* Requirements: Output all lines exactly.

* Recorded data:
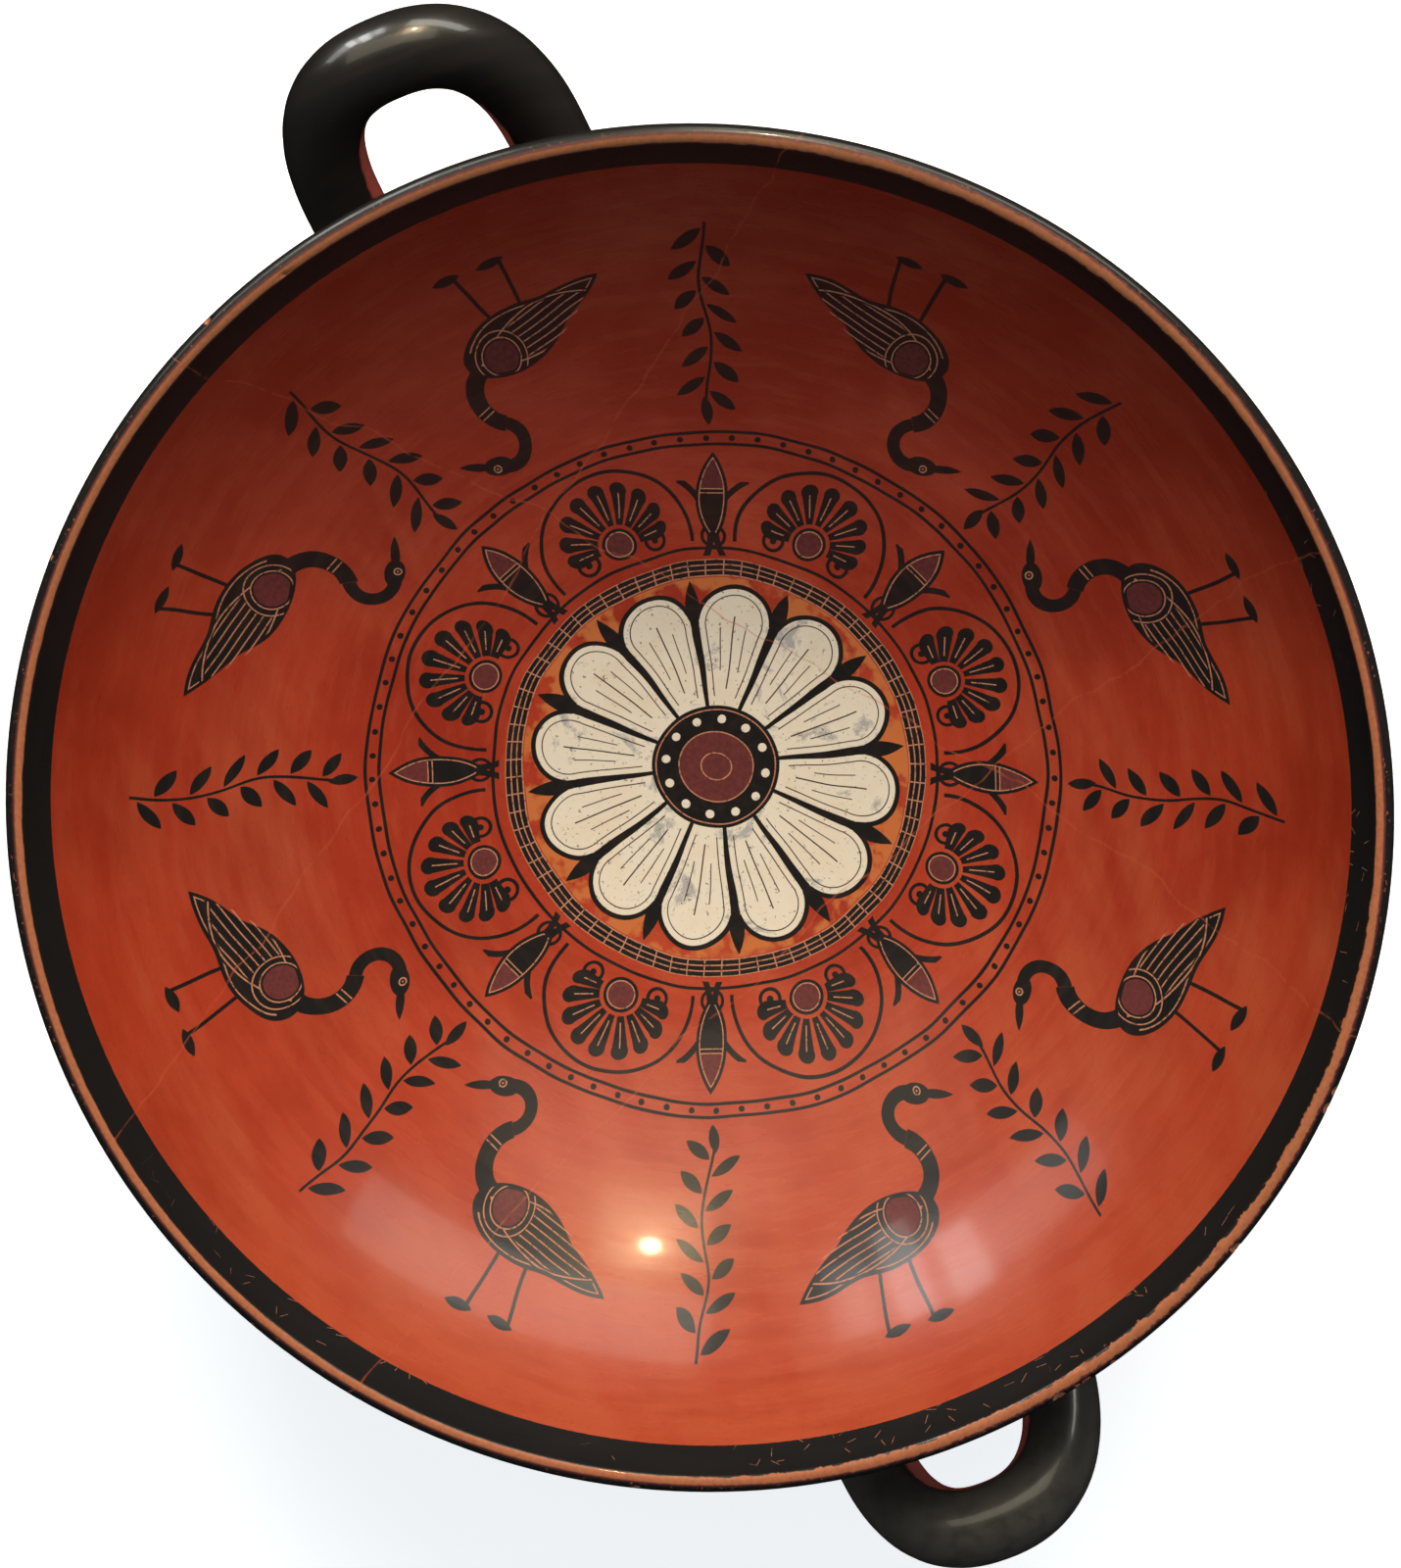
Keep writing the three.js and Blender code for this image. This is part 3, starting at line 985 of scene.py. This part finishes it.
def palmette_material(colours):
    """A chain of palmettes and lotus buds in black, with purple-red hearts, and a ring of beads outside."""
    clay = Clay("palmettes", colours)
    paint = clay.paint
    repeats = 8
    root = 59.4
    palm = clay.sector(repeats)
    reach = palm.circle(root, 0, 0)
    turn = paint.math("ARCTAN2", palm.v, palm.u - root)
    fold = paint.zigzag(turn, math.radians(11.5))
    along = paint.math("MULTIPLY_ADD", turn * turn, 1.15, reach * paint.math("COSINE", fold))
    leaf = Drawing(paint, along, reach * paint.math("SINE", fold))
    leaves = paint.least(leaf.circle(13.3, 0, 1.95), paint.most(leaf.v - leaf.u * 0.14, leaf.u - 13.3))
    leaves = paint.most(leaves, (turn - math.radians(104)) * 9, 4.9 - reach)
    heart = reach - 4.0
    frame = paint.most(abs(reach - 17.8) - 0.45, 55.4 - clay.radius)
    volute = palm.circle(57.0, 8.2, 0)
    volutes = paint.least(abs(volute - 2.3) - 0.42, volute - 0.8)
    bud = clay.sector(repeats, shift=1)
    petal = bud.leaf(66.2, 0, 11.2, 3.9)
    sepal = paint.most(abs(bud.circle(57.6, 15.0, 14.4)) - 0.75, bud.beyond(0, 70.2), bud.beyond(90, 8.6))
    cup = abs(bud.circle(56.6, 0, 2.6)) - 0.4
    rings = paint.least(abs(clay.radius - 53.6), abs(clay.radius - 79.4), abs(clay.radius - 82.4)) - 0.38
    beads = clay.sector(84).circle(80.9, 0, 0.72)
    clay.black(paint.under(paint.least(leaves, heart, frame, volutes, petal, sepal, cup, rings, beads)))
    clay.purple(paint.under(paint.least(heart + 1.1, paint.most(petal + 1.0, 68.5 - bud.u))))
    vein = paint.most(abs(petal + 0.9) - 0.14, 57.5 - bud.u)
    bar = paint.most(abs(abs(bud.u - 67.9) - 0.5) - 0.13, petal + 0.8)
    heart_ring = abs(heart + 0.9) - 0.15
    leaf_rib = paint.most(leaf.v - 0.14, leaf.u - 12.6, 6.4 - reach, (turn - math.radians(100)) * 9)
    clay.incise(paint.under(paint.least(vein, bar, heart_ring, leaf_rib)))
    clay.mended_breaks()
    return clay.finish()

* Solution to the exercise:
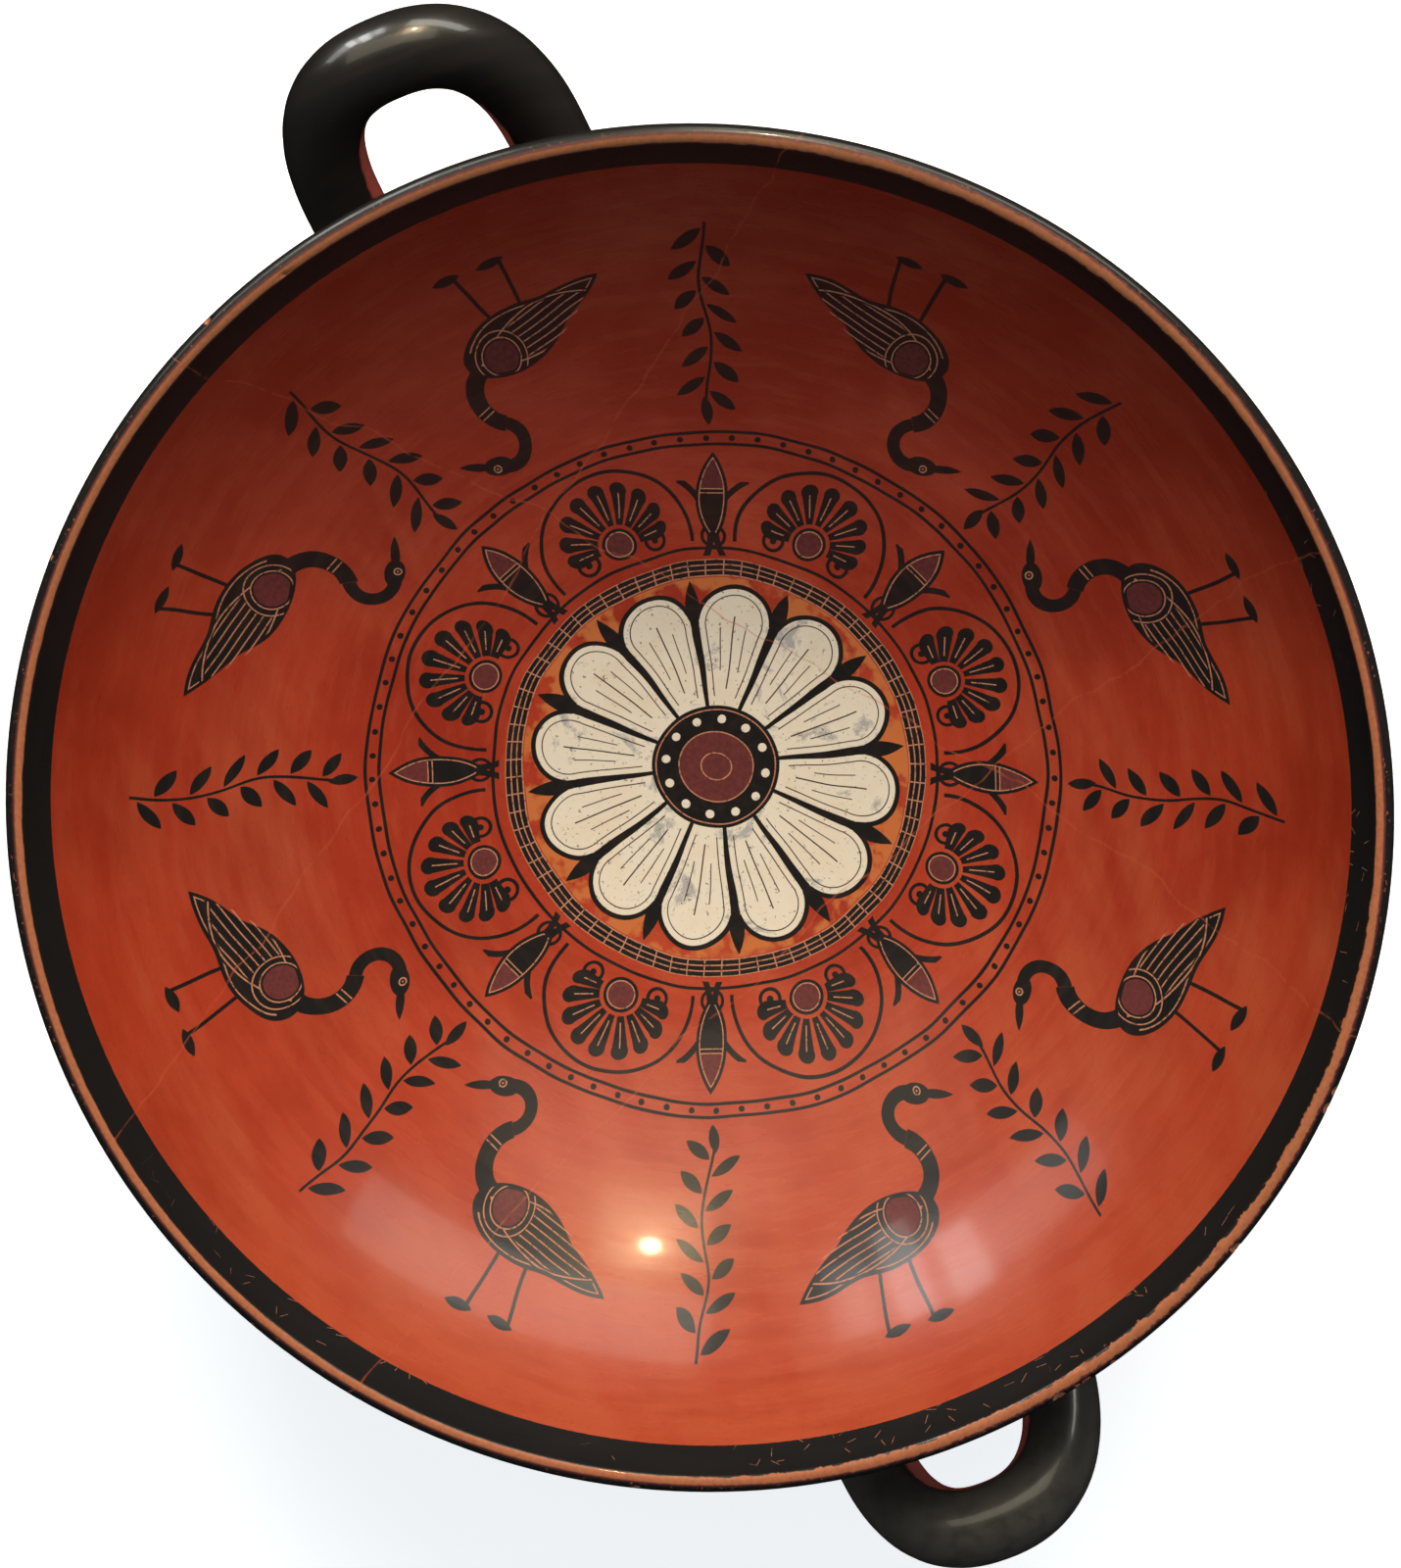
Keep writing the three.js and Blender code for this image. This is part 3, starting at line 985 of scene.py. This part finishes it.
def palmette_material(colours):
    """A chain of palmettes and lotus buds in black, with purple-red hearts, and a ring of beads outside."""
    clay = Clay("palmettes", colours)
    paint = clay.paint
    repeats = 8
    root = 59.4
    palm = clay.sector(repeats)
    reach = palm.circle(root, 0, 0)
    turn = paint.math("ARCTAN2", palm.v, palm.u - root)
    fold = paint.zigzag(turn, math.radians(11.5))
    along = paint.math("MULTIPLY_ADD", turn * turn, 1.15, reach * paint.math("COSINE", fold))
    leaf = Drawing(paint, along, reach * paint.math("SINE", fold))
    leaves = paint.least(leaf.circle(13.3, 0, 1.95), paint.most(leaf.v - leaf.u * 0.14, leaf.u - 13.3))
    leaves = paint.most(leaves, (turn - math.radians(104)) * 9, 4.9 - reach)
    heart = reach - 4.0
    frame = paint.most(abs(reach - 17.8) - 0.45, 55.4 - clay.radius)
    volute = palm.circle(57.0, 8.2, 0)
    volutes = paint.least(abs(volute - 2.3) - 0.42, volute - 0.8)
    bud = clay.sector(repeats, shift=1)
    petal = bud.leaf(66.2, 0, 11.2, 3.9)
    sepal = paint.most(abs(bud.circle(57.6, 15.0, 14.4)) - 0.75, bud.beyond(0, 70.2), bud.beyond(90, 8.6))
    cup = abs(bud.circle(56.6, 0, 2.6)) - 0.4
    rings = paint.least(abs(clay.radius - 53.6), abs(clay.radius - 79.4), abs(clay.radius - 82.4)) - 0.38
    beads = clay.sector(84).circle(80.9, 0, 0.72)
    clay.black(paint.under(paint.least(leaves, heart, frame, volutes, petal, sepal, cup, rings, beads)))
    clay.purple(paint.under(paint.least(heart + 1.1, paint.most(petal + 1.0, 68.5 - bud.u))))
    vein = paint.most(abs(petal + 0.9) - 0.14, 57.5 - bud.u)
    bar = paint.most(abs(abs(bud.u - 67.9) - 0.5) - 0.13, petal + 0.8)
    heart_ring = abs(heart + 0.9) - 0.15
    leaf_rib = paint.most(leaf.v - 0.14, leaf.u - 12.6, 6.4 - reach, (turn - math.radians(100)) * 9)
    clay.incise(paint.under(paint.least(vein, bar, heart_ring, leaf_rib)))
    clay.mended_breaks()
    return clay.finish()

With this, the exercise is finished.